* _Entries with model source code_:
_ _ _

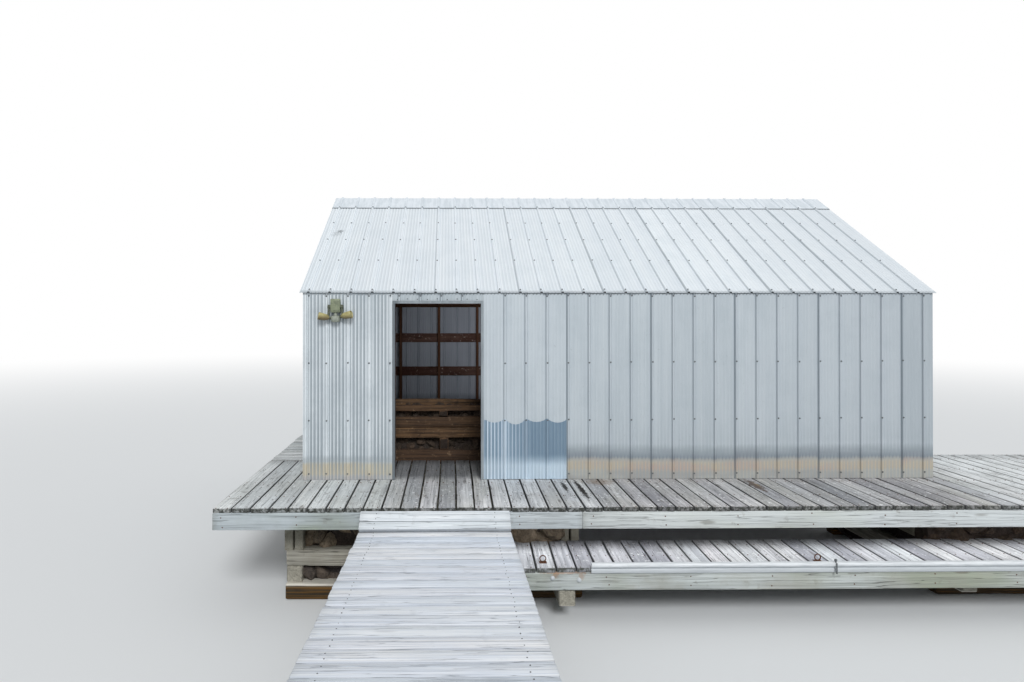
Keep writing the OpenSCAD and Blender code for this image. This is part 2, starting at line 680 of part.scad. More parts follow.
// Plate behind the box: it stands on the flutes, and is cut out where a rib passes
module lamp_plate() difference() {
    bar([lamp_x - lamp_w / 2 + lamp_rim, lamp_y - lamp_rim, lamp_z - lamp_h / 2 + lamp_rim],
        [lamp_w - 2 * lamp_rim, lamp_rim + rib_h - flute_h, lamp_h - 2 * lamp_rim]);
    for (i = [-1 : ceil(lamp_x / rib_pitch)])
        bar([left_rib + i * rib_pitch - rib_base / 2 - 1, lamp_y, 0], [rib_base + 2, wall_t, wall_h]);
}
module lamp_box() color("#8e957f") {
    bar([lamp_x - lamp_w / 2, lamp_y - lamp_d, lamp_z - lamp_h / 2], [lamp_w, lamp_d, lamp_h]);
    lamp_plate();
    // arms that end on the heads
    for (s = [-1, 1]) difference() {
        translate([lamp_x + s * (lamp_w / 2 - 4), lamp_y - lamp_d / 2, lamp_z - 20]) rotate([0, s * 125, 0])
            cylinder(d = 20, h = 46, $fn = 24);
        lamp_head(s);
    }
}
head_w = 112;
head_h = 58;
head_d = 86;
module lamp_head(s) translate([lamp_x + s * (lamp_w / 2 + 52), lamp_y - lamp_d / 2 - 22, lamp_z - 66])
    rotate([12, -s * 16, 0]) rotate([90, 0, 0]) translate([0, 0, -head_d / 2]) linear_extrude(head_d) {
        translate([-head_w / 2 + head_h / 2, 0]) circle(d = head_h, $fn = 32);
        translate([head_w / 2 - head_h / 2, 0]) circle(d = head_h, $fn = 32);
        square([head_w - head_h, head_h], center = true);
    }
module lamp_heads() color("#b5a456") {
    lamp_head(-1);
    lamp_head(1);
}
module lamp_sensor() color("#a8ad9c") translate([lamp_x, lamp_y - lamp_d / 2, lamp_z - lamp_h / 2 - 88]) {
    cylinder(d = 84, h = 54, $fn = 40);
    translate([0, 0, 53]) cylinder(d = 22, h = 35 - seat, $fn = 24);
}

// Origin: on the ground under the middle of the object
module placed() translate([-mid_x, -mid_y, -z_base]) children();

placed() left_crib_long_timbers();
placed() left_crib_cross_timbers();
placed() left_crib_rocks();
placed() right_crib_long_timbers();
placed() right_crib_cross_timbers();
placed() right_crib_rocks();
placed() back_crib_long_timbers();
placed() back_crib_cross_timbers();
placed() back_crib_rocks();
placed() inner_crib_timbers();
placed() inner_crib_rocks();
placed() deck_beams();
placed() deck_joists();
placed() deck_fascia();
placed() front_deck();
placed() side_deck_frame();
placed() side_deck();
placed() house_sills();
placed() lower_dock_frame();
placed() lower_dock_deck();
placed() dock_bumper();
placed() mooring_rings();
placed() gangway_stringers();
placed() gangway_deck();
placed() gangway_flap();
placed() gangway_trestle();
placed() wall_plates();
placed() wall_studs();
placed() wall_girts();
placed() rafters();
placed() ridge_board();
placed() purlins();
placed() front_wall_left();
placed() front_wall_header();
placed() front_wall_right();
placed() patch_sheet();
placed() left_gable_wall();
placed() right_gable_wall();
placed() back_wall();
placed() door_trim();
placed() roof_front();
placed() roof_back();
placed() ridge_cap();
placed() lamp_box();
placed() lamp_heads();
placed() lamp_sensor();
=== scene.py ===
# Boathouse of ribbed sheet on a crib dock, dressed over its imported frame
import math
import bmesh
import bpy
import numpy as np
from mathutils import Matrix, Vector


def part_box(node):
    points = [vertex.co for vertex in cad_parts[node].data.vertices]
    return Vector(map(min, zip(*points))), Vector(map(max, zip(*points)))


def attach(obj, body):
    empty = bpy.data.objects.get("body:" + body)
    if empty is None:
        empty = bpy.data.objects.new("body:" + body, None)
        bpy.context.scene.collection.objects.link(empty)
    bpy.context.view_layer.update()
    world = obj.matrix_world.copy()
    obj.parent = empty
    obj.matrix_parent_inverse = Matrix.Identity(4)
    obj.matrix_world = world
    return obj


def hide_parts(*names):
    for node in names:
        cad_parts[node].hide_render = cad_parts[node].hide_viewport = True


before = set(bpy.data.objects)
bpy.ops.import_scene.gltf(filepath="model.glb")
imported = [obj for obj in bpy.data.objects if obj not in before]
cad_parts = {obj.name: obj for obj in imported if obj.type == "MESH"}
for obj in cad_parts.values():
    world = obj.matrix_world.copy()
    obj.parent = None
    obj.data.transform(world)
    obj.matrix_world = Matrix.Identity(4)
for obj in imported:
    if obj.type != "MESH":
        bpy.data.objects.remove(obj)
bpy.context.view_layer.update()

house = {"length": 6.096, "depth": 4.267, "wallHeight": 1.800, "roofRise": 1.255, "doorLeft": 0.881,
         "doorRight": 1.708, "doorTop": 1.691, "trim": 0.025, "sheetFoot": 0.003, "sheetHead": 1.798}
sheetForm = {"pitch": 0.2032, "flutes": 5, "ribHeight": 0.014, "fluteHeight": 0.004, "thick": 0.0009}
length, depth, pitch = house["length"], house["depth"], sheetForm["pitch"]
slope = math.atan2(house["roofRise"], depth / 2)
slopeLength = math.hypot(house["roofRise"], depth / 2)

# Everything below is in metres from the house's front left corner at deck height:
# X along the front, Y into the house, Z up
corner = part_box("front_wall_left")[0]
origin = np.array([corner.x, corner.y + sheetForm["ribHeight"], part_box("front_deck")[1].z])


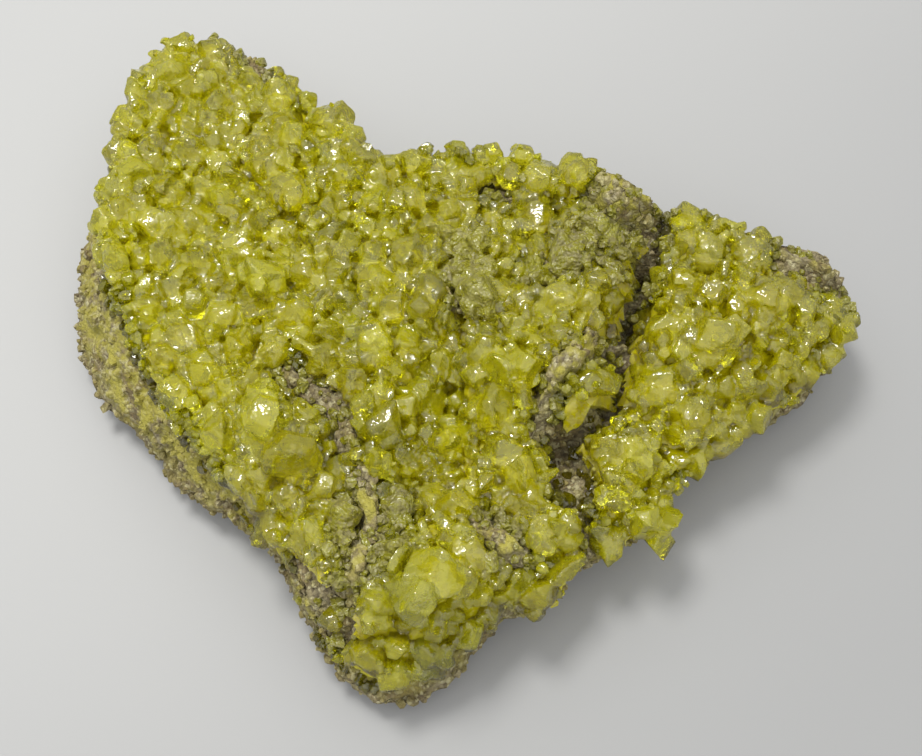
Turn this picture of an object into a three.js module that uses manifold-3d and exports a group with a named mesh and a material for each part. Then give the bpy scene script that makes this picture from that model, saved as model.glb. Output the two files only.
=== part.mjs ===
// Native sulfur on limestone: a hand specimen of grey-brown rock whose top is
// covered with intergrown yellow-green sulfur crystals.
// Millimetres, +Z up, +X along the longest side. The origin is on the flat the
// specimen rests on, under its middle.
import * as THREE from "three";
import { mergeVertices } from "three/addons/utils/BufferGeometryUtils.js";
import Module from "manifold-3d";

const wasm = await Module();
wasm.setup();

// Driving dimensions
const middle = { x: -4, y: 6 }; // every point of the outline is in sight of it
const topLevel = 21.5; // mean height of the rock under the crystals
const waistHeight = 6; // height of the rock's widest line
const footInset = 9; // how far the resting face stays inside the waist
const footRise = 1.5; // height of the resting face's rounded edge
const gap = 0.45; // clearance between the rock and a crust, along the rock's normals
const crustThickness = 3; // of the sugary layer that the crystals stand on
const rockDetail = 8; // subdivision of the rock's surface
const crustDetail = 5; // and of the crust under its crystals
const crystalFoot = 1; // height of a crystal's lowest point over the rock
const lipDepth = 3; // how far a crust hangs over the rock's edge
const lipReach = 1.6; // how far it stands out there
const edgeFacets = 60; // of a crust's outer edge
const above = 70; // clear of the highest crystal
const withinRock = 4; // a height that is inside the rock everywhere
const shortestEdge = 0.02; // shorter ones are merged after the cuts

// The rock's upper edge, clockwise from its north-west tip: x, y, height, and how far
// the widest line lies outside it (minus where the rock is undercut).
const outline = [
  [-63, 79.5, 21, 1], [-52, 82.5, 21, -1], [-42, 73.5, 21, -1], [-35.5, 66, 21, -1],
  [-29, 61, 22, -1], [-23, 53.5, 22, -1], [-19.5, 47.5, 21, 0], [-12.5, 48.5, 23, -1],
  [-2, 49, 24, -1], [6.5, 48.5, 24, -1], [13, 48, 24, -1], [19.5, 44.5, 24, -1],
  [25, 42.5, 27, -1], [30.5, 39.5, 31, -1], [36, 38.5, 33, -2], [39.5, 35.5, 29, -1],
  [46, 33.5, 23, -1], [56, 33.5, 23, -1], [62, 30, 22, -1], [69.5, 28.5, 22, -1],
  [77.5, 26.5, 21, -1], [83, 20.5, 18, 0], [82, 13, 16, 1], [77, 6, 15, 2],
  [71, -1, 15, 3], [64, -7, 16, 0], [60, -10, 16, -3], [56, -14, 16, -5],
  [48, -19.5, 15, -7], [41.5, -24, 14, -8], [40.5, -31, 14, -12], [32.5, -34.5, 14, -8],
  [28.5, -37.5, 14, -8], [22.5, -39.5, 14, -2], [17.5, -46.5, 14, -5], [8, -47.5, 14, 1],
  [2, -52.5, 13, 2], [-5, -58.5, 11, 4], [-11.5, -61.5, 9, 5], [-17.5, -60, 9, 5],
  [-24.5, -55, 11, 3], [-29, -47.5, 14, 1], [-33.5, -40, 16, 0], [-39, -32, 18, 0],
  [-45, -24, 21, 4], [-51.5, -17, 22, 8], [-58.5, -8.5, 23, 8], [-65, 2.5, 24, 14],
  [-70, 11.5, 24, 14], [-74, 20, 24, 12], [-76, 30.5, 24, 10], [-75, 42, 24, 8],
  [-74.5, 55, 24, 4], [-72, 63.5, 24, 2], [-71, 73, 23, 1],
].map(([x, y, height, skirt]) => ({ x, y, height, skirt }));

// Rises and hollows of the rock's top: place, reach along and across, turn in degrees, rise.
const relief = [
  { name: "west crest", at: [-62, -1], reach: [30, 6], turn: -57, rise: 2.5 },
  { name: "west dish", at: [-50, 40], reach: [30, 22], turn: 80, rise: -2 },
  { name: "north boss", at: [1, 14], reach: [11, 7], turn: 0, rise: 6 },
  { name: "bright pair", at: [9, -1], reach: [8, 6], turn: -60, rise: 4 },
  { name: "knob", at: [34, 35], reach: [7, 8], turn: 0, rise: 11 },
  { name: "upper ridge", at: [27, 20], reach: [11, 7], turn: 70, rise: 8 },
  { name: "lower ridge", at: [22, -3], reach: [10, 6], turn: 80, rise: 8 },
  { name: "upper cleft", at: [38, 20], reach: [13, 4.5], turn: 80, rise: -12 },
  { name: "lower cleft", at: [32.5, 0], reach: [11, 4], turn: 75, rise: -11 },
  { name: "pit", at: [20.5, -16], reach: [5.5, 5], turn: 0, rise: -13 },
  { name: "hollow", at: [-4, -6], reach: [12, 8], turn: 80, rise: -8 },
  { name: "south hollow", at: [-6, -25], reach: [10, 8], turn: 80, rise: -6 },
  { name: "dusty ridge", at: [-17, -14], reach: [22, 5], turn: 85, rise: 4 },
  { name: "south-west ledge", at: [-37, -15], reach: [10, 7], turn: -45, rise: 4 },
  { name: "west window", at: [-29, -7], reach: [7, 5], turn: -50, rise: -3.5 },
  { name: "crevice", at: [-25, -21], reach: [4, 3], turn: 60, rise: -6 },
  { name: "south boss", at: [-7, -42], reach: [9, 8], turn: 0, rise: 5 },
  { name: "south knob", at: [8, -38], reach: [7, 6], turn: 0, rise: 2 },
  { name: "east boss", at: [48, 3], reach: [10, 8], turn: 0, rise: 5 },
  { name: "east block", at: [40, 3], reach: [8, 4], turn: 85, rise: 3.5 },
  { name: "east mound", at: [53, 25], reach: [10, 6], turn: 0, rise: 4 },
  { name: "wedge", at: [60, 12], reach: [9, 4], turn: 0, rise: 4.5 },
  { name: "tip pore", at: [70, 20], reach: [5, 4], turn: 0, rise: -4 },
  { name: "south-east slope", at: [44, -24], reach: [22, 10], turn: 35, rise: -5 },
  { name: "south slope", at: [-13, -60], reach: [14, 10], turn: 0, rise: -7 },
];

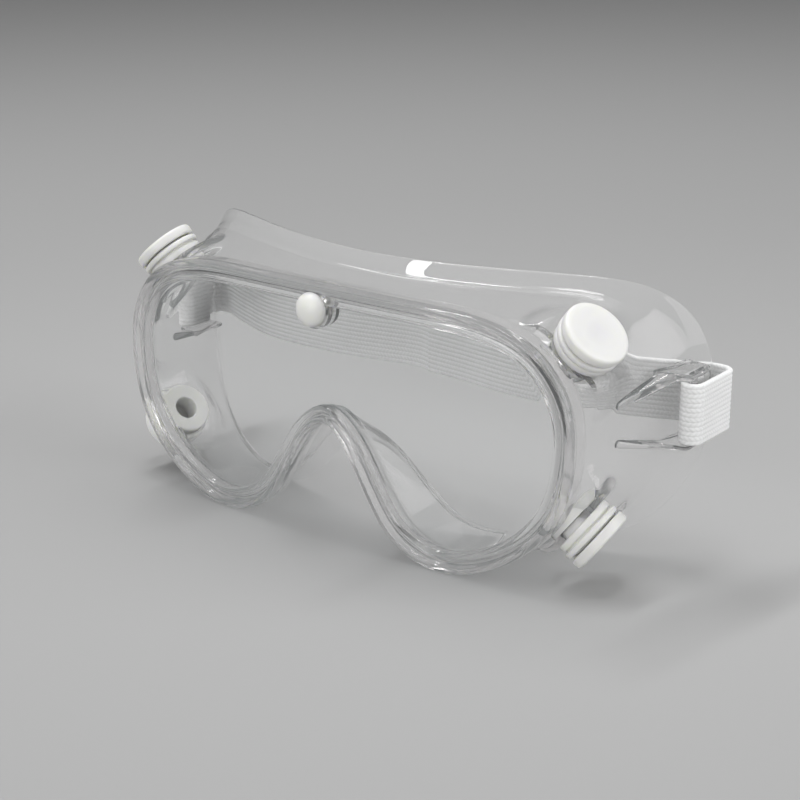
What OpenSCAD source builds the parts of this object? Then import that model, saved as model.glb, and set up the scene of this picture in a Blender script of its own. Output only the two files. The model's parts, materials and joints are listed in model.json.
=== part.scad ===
// Splash safety goggles: one soft clear shell that grips a gently curved lens, four indirect vents,
// a brow stud and an elastic head strap looped round a lug on each temple.
// X runs across the face, Y runs from the lens back to the face, Z is up.
// The origin is at the middle of the resting plane. The modules are drawn with y = 0 at the front
// plane of the rim, and place() moves them to the origin.

/* [Lens rim] */
// Width of the rim band outside the lens opening
rim_w = 4.8; // [4:0.1:6]
// Depth of the rim bead, front to back
rim_depth = 8; // [7.5:0.5:9]
// Radius that the whole front is bent to
front_bend_r = 700; // [400:10:1500]
// Thickness of the lens
lens_t = 2; // [1.2:0.1:2]

/* [Soft shell] */
// Thickness of the shell wall
wall_t = 2; // [1.6:0.1:2.4]
// Distance from the front plane to the brow crease
brow_depth = 19; // [17:0.5:24]
// How fast the face edge sweeps back towards the temples
face_sweep = 0.004; // [0.003:0.0005:0.005]
// How far the face flange flares out from the crease
flange_flare = 3.6; // [2:0.2:5]
// How far the face flange reaches back from the crease
flange_reach = 3.4; // [2:0.2:5]
// Thickness of the face flange
flange_t = 1; // [0.8:0.1:1.4]

/* [Vents] */
// Radius of the vent cap
cap_r = 9.3; // [8:0.1:9.4]
// Radius of the louvre disc under the cap
louvre_r = 9.3; // [8.5:0.1:9.5]
// Radius of the air hole through the bushing
air_r = 3.4; // [2.5:0.1:3.6]
// Radius of the post that the cap turns on
post_r = 3; // [2:0.1:3.2]
// Radial clearance between cap and post
post_gap = 0.06; // [0.04:0.01:0.1]

/* [Brow stud] */
// Radius of the domed head
stud_r = 4.9; // [4:0.1:5.3]
// Radius of the shank through the tab and lens
shank_r = 1.9; // [1.5:0.1:2]

/* [Strap] */
// Width of the elastic
strap_w = 17; // [14:0.5:17]
// Thickness of the elastic
strap_t = 1.6; // [1.2:0.1:1.6]

/* [Hidden] */
$fn = 48;
hull_fn = 16;         // facets of the lug's small rounds
seat_fn = 32;         // facets of the pockets in the soft wall
steps = 4;            // stations between two outline points
eps = 0.05;

clear_pvc = [0.86, 0.93, 0.92, 0.45];
clear_lens = [0.9, 0.95, 0.96, 0.35];
white_pp = [0.95, 0.95, 0.93];
white_knit = [0.97, 0.97, 0.97];

// Right half of the lens opening, from the brow round to the nose, as [x, z]
opening_half = [
    [0, 67.6], [24, 67.5], [46, 67], [61.5, 63], [70, 53], [72, 41], [69, 25],
    [58, 12.5], [41, 5.3], [27.5, 9], [20, 18.5], [13, 30], [6.5, 36.8], [0, 39.3]
];
// Right half of the crease where the wall meets the face flange
crease_half = [
    [0, 74.8], [26, 75], [51, 75.2], [73, 73.6], [84, 64], [87, 46], [84.5, 28],
    [73, 10.5], [50, 3.3], [33, 4.6], [23, 12], [15, 20], [7.5, 25.5], [0, 27.5]
];

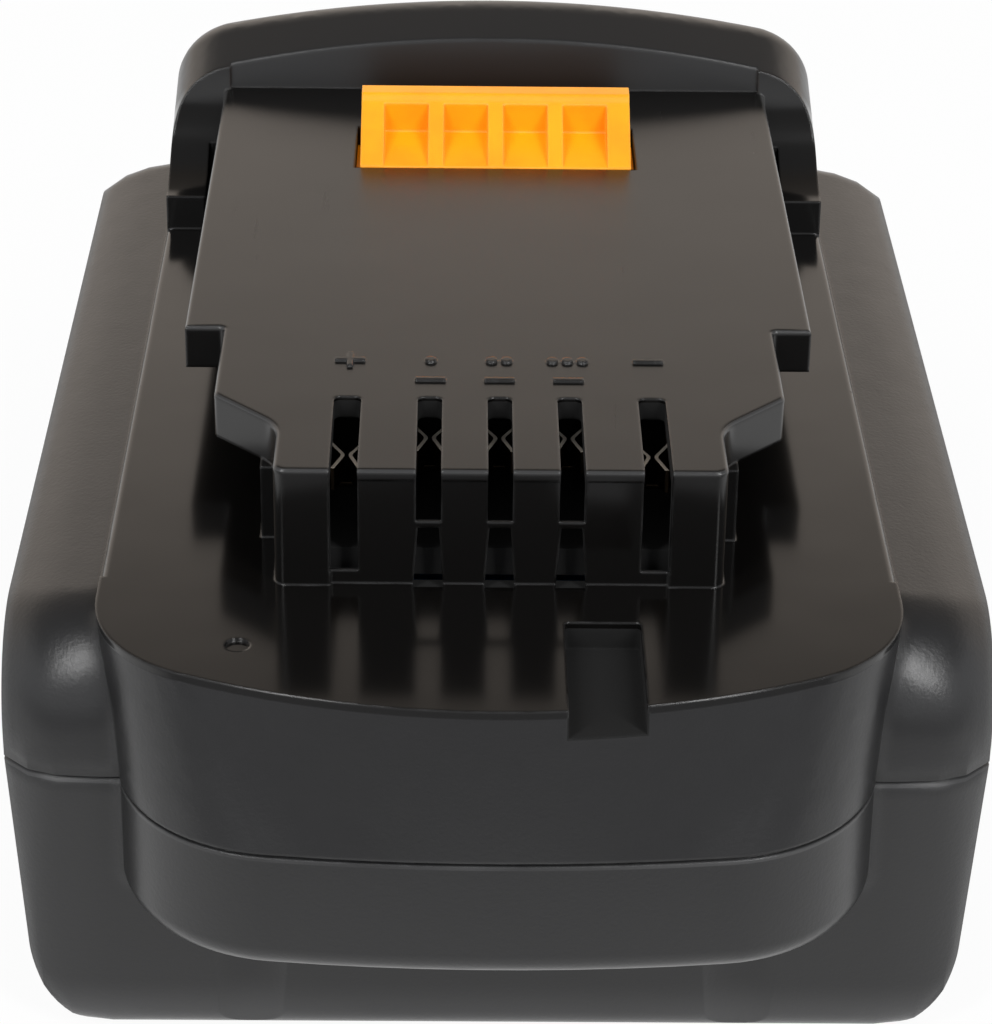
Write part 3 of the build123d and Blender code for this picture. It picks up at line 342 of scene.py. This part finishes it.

_ _ _

* _Task to carry out_:
Using the records above, select and copy every line that has the word "None".

* _Response_:
    if empty is None:
        empty = bpy.data.objects.new("body:" + body, None)
    obj.parent = None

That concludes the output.